As for his favorite music, he likes ballads. CD’s he’s currently listening to include James Taylor, Youngblood, Paul Simon and Judy Collins. He also likes Joan Baez and much of Willy Nelson. He and his wife, Marie, share similar tastes in art and music but he’s such a workaholic that she often has to remind him to ‘stop and smell the roses’ (or more likely, ‘come and see this sunset’--because they are both cloud lovers).
We also talked some about his days in the Army, and in spite of his battle wounds, like most veterans he considers his hitch in the Army to be one of the highlights of his life. He was unhappy with the inertia of the top brass and the fact that many of the weapons the Army used were a bit behind the times and inferior to what the Germans were using. G.I.’s were constantly grumbling about canvas machine gun ammo belts that froze up in wet weather, and tracer ammunition that, unlike the delayed tracer of German machine gunners, gave away the American gunner’s position.

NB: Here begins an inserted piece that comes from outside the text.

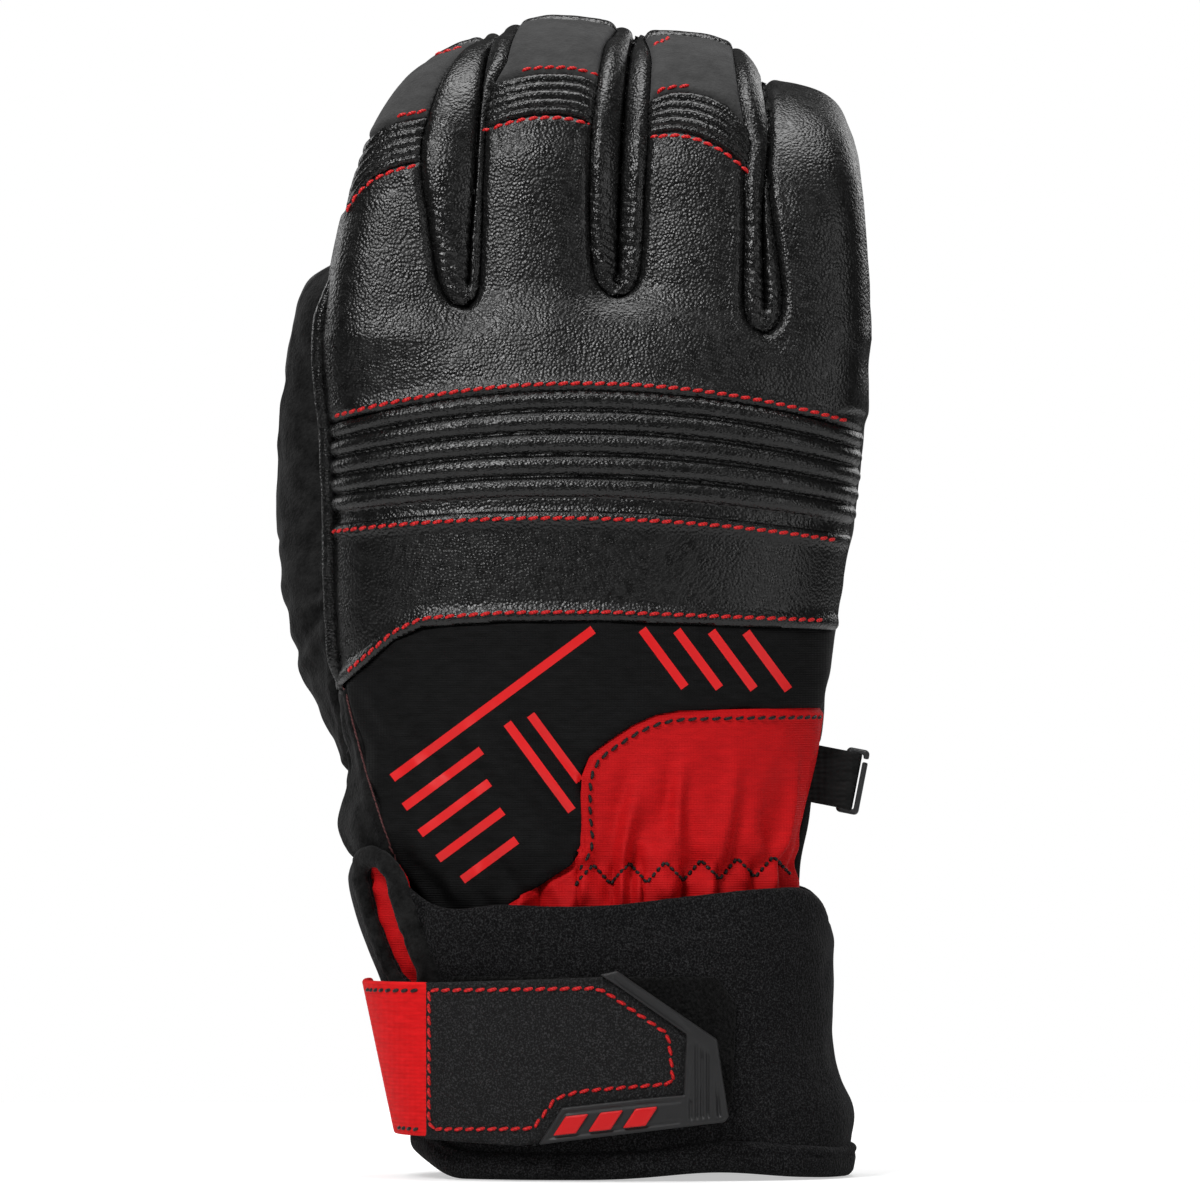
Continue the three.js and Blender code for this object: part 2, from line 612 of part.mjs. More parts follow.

The conversation got around to the terrorist attacks of September 11 and on that topic he had some thought-provoking but positive ideas. He hoped that once Americans got past the horror of that tragic event, they might begin to wonder seriously why some people hate them so much. He also felt that this event was a wake-up call to our Pentagon, reminding them that we are in a different world now, no longer fighting the Cold War.
In spite of the fact that he uses a computer to finalize his novels (his experience with computers goes all the way back to the "trash-80"), he is still intimidated somewhat by technology. He had lost the chapter he’d been working on the night before by not saving it properly. In true Hillerman fashion, he made the best of that common and frustrating situation by deciding that it needed rewriting, anyway. Tony Hillerman is a very down-to-earth guy and I left his house that afternoon with the feeling that I could go back anytime and pick up the conversation where we’d left off. The two hours flew by and Rosemarie and I both felt that we were leaving close friends behind when we walked out the door, still talking books with his wife, Marie.